Alright, now we know how
sort-lines works, and we know that we can use
sort-subr to sort by values, the question is how do we do it?
First, and obviously, we read the documentation string with
C-h f sort-subr. This tells us that there are two variables we can make use of,1
STARTKEYFUN moves from the start of the record to the start of the key. It may return either a non-nil value to be used as the key, or else the key is the substring between the values of point after STARTKEYFUN and ENDKEYFUN are called. If STARTKEYFUN is nil, the key starts at the beginning of the record.
COMPAREFUN compares the two keys. It is called with two strings and should return true if the first is “less” than the second, just as for `sort’. If nil or omitted, the default function accepts keys that are numbers (compared numerically) or strings (compared lexicographically).
The first thing we note here is the
startkeyfun. It’ll allow us to limit the sort comparison to the value part of the lines. The trick here is to just move the point past the
: (colon). We can do that with
search-forward. Since in my case, and the example here, all the lines do have a colon, we’ll not consider the case where it might be missing in the line, hence we don’t impose any limit on the search (
nil) nor do we care about errors (we allow them with
nil); however, we limit the count to exactly one.
That leaves us with a call that looks like
(search-forward ":" nil nil 1)
and to apply that to
sort-subr we define an entirely new function,
my-sort-key-value-lines. We wrap
search-forward in a lambda for simplicity. Notice that we return
nil explicitly from the lambda, because otherwise
sort-subr will use its return value (the location of point in the buffer after the colon) and sort from that.2
(defun my-sort-key-value-lines (beg end) (interactive "r") (save-excursion (save-restriction (narrow-to-region beg end) (goto-char (point-min)) (sort-subr nil 'forward-line 'end-of-line (lambda () (search-forward ":" nil nil 1) ;; returns point, so we explicitly return nil)))))
And this is the code that results in lexicographical sorting of the values, but we want numeric sorting. There are at least two ways to fix that.
First, we can use the comparison function, to compare both arguments as numbers. We just have to convert the arguments to integers, and then compare them.2
(defun my-sort-key-value-lines (beg end) (interactive "r") (save-excursion (save-restriction (narrow-to-region beg end) (goto-char (point-min)) (sort-subr nil 'forward-line 'end-of-line (lambda () (search-forward ":" nil nil 1) nil) nil (lambda (a b) (< (string-to-number a) (string-to-number b)))))))
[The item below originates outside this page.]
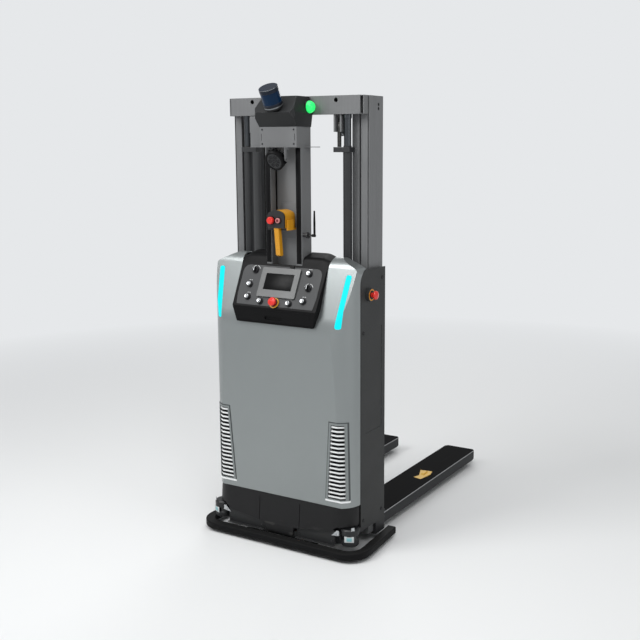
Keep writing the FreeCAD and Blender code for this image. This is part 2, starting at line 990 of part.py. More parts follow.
def louvre_insert():
    """One vent insert: level slats in the opening, held by a flange behind the shell's wall."""
    flange = shell_skin(shell_wall + 0.05, shell_wall + 3).common(vent_region(vent_flange, vent_cut_y))
    insert = flange.cut(vent_region(-2, vent_cut_y))
    slats = shell_skin(1, shell_wall + 3).common(vent_region(-0.3, vent_cut_y))
    pitch = vent_height / vent_slats
    for step in range(vent_slats):
        z = vent_low + pitch * (step + 0.5)
        height = pitch * slat_share
        level = box(0, body_half, shell_front_y - 38, vent_cut_y, z - height / 2, z + height / 2)
        insert = insert.fuse(slats.common(level))
    return insert


def light_strip():
    return shell_skin(0, light_depth).common(light_region(-0.3, vent_cut_y))


def side_panel(side):
    """Flat steel side cover with a folded rear edge and a shallow pressed recess."""
    outer = body_half
    panel = prism_x(side_panel_outline(0), outer - panel_thickness, outer)
    back = behind(side_panel_back) + 1
    rear_fold = box(
        outer_half + 3,
        outer - panel_thickness + 1,
        back - 5,
        back,
        side_panel_bottom + 30,
        side_panel_top - 20,
    )
    pressing = box(
        outer - 1.2,
        outer + 1,
        side_joint_y + 40,
        back - 30,
        battery_bottom - 40,
        side_panel_top - 272,
    )
    at = (outer - 1, side_estop_y, side_estop_z)
    collar = round_bar(at, (1, 0, 0), estop_collar_radius, estop_collar_height + 1)
    hole_start = (outer - 10, side_estop_y, side_estop_z)
    hole = round_bar(hole_start, (1, 0, 0), estop_stem_radius + free_gap, estop_collar_height + 20)
    panel = fuse(panel, rear_fold, collar).cut(pressing).cut(hole)
    return panel if side > 0 else mirrored(panel)


side_estop_y = behind(200)
side_estop_z = side_panel_top - 116
estop_stem_radius = 11.0


def side_estop(side):
    """Mushroom stop button on a side panel, with the stem that runs through the cover."""
    start = body_half - 8
    lift = 8 + estop_collar_height + estop_travel - 4
    profile = [
        (0, 0),
        (estop_stem_radius, 0),
        (estop_stem_radius, lift + 8),
        (14, lift + 12, 3),
        (estop_radius, lift + 15, 3),
        (estop_radius, lift + 24, 7),
        (0, lift + 31),
    ]
    head = revolved(profile, (start, side_estop_y, side_estop_z), (1, 0, 0))
    return head if side > 0 else mirrored(head)


skirt_lean = 13.0
skirt_low = 122.0
skirt_middle_low = 97.0
tongue_bottom = 58.0
tongue_half = 84.0


def base_skirt():
    """Dark lower front: it leans out from the shell's plan to a tongue, cut away for the scanners."""
    top = shell_bottom
    front = skirt_front_y
    joint = side_joint_y - 3
    upper = outline(skirt_plan(0, side_joint_y + 30))
    upper.translate(vec(0, 0, top))
    lower_corners = [
        (corner[0], corner[1] - (skirt_lean if len(corner) > 2 else 0), *corner[2:])
        for corner in skirt_plan(0, side_joint_y + 30)
    ]
    lower = outline(lower_corners)
    lower.translate(vec(0, 0, skirt_middle_low))
    skirt = Part.makeLoft([lower, upper], True, True)
    bottom = skirt_middle_low - 1
    skirt = skirt.cut(prism_z(skirt_plan(skirt_wall, side_joint_y + 31), bottom, top - skirt_wall))
    skirt = skirt.cut(prism_z(skirt_plan(17, side_joint_y + 31), bottom, top + 1))
    skirt = skirt.cut(box(-body_half, body_half, joint, side_joint_y + 40, bottom, top + 1))
    slope_end = scanner_x - scanner_radius - 39
    below = prism_y(
        [
            (tongue_half, bottom - 1),
            (body_half + 1, bottom - 1),
            (body_half + 1, skirt_low),
            (slope_end, skirt_low - 2),
            (tongue_half, skirt_middle_low),
        ],
        front - 30,
        side_joint_y + 40,
    )
    arch = prism_y(
        [
            (slope_end, bottom),
            (slope_end, skirt_low - 3),
            (scanner_x - 39, scanner_top + 8),
            (body_half + 1, scanner_top + 8),
            (body_half + 1, bottom),
        ],
        front - 30,
        front + 24,
    )
    pocket = round_bar((scanner_x, scanner_y, bottom), (0, 0, 1), scanner_radius + 9, scanner_top + 8 - bottom)
    for cutter in (below, arch, pocket):
        skirt = skirt.cut(cutter).cut(mirrored(cutter))
    tongue = prism_y(
        [
            (-tongue_half, skirt_middle_low + 2),
            (tongue_half, skirt_middle_low + 2),
            (tongue_half - 8, tongue_bottom, 6),
            (8 - tongue_half, tongue_bottom, 6),
        ],
        front - skirt_lean,
        front + skirt_wall,
    )
    skirt = fuse(skirt, tongue)
    for x in (-113, 113):
        skirt = skirt.cut(box(x - 1.5, x + 1.5, front - skirt_lean - 1, front + 1, bottom, top - 20))
    return max(skirt.Solids, key=lambda solid: solid.Volume)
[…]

In the code above we do that in the second lambda. The
nil between them is the
end-of-key function, which we don’t need to define because it’s the same as the
end-of-record (represented by
'end-of-line in the above code).
The simpler method, is to do the conversion in the previous lambda, and use the default comparison function. Which results in the third revision.2
(defun my-sort-key-value-lines (beg end) (interactive "r") (save-excursion (save-restriction (narrow-to-region beg end) (goto-char (point-min)) (sort-subr nil 'forward-line 'end-of-line (lambda () (search-forward ":" nil nil 1) (string-to-number (buffer-substring (point) (point-at-eol))))))))
You can now just drop this into your
~/.xemacs/init.el and use the command
M-x my-sort-key-value-lines to sort
key: value lines, whenever you have the need. And this leaves us with the desired numerical sort order.
bar: 2 baz: 7 foo: 12
1 This code is GPL.
2 This code can be considered WTFPL 2.0; at least the parts inside the lambdas and the rest is just boilerplate.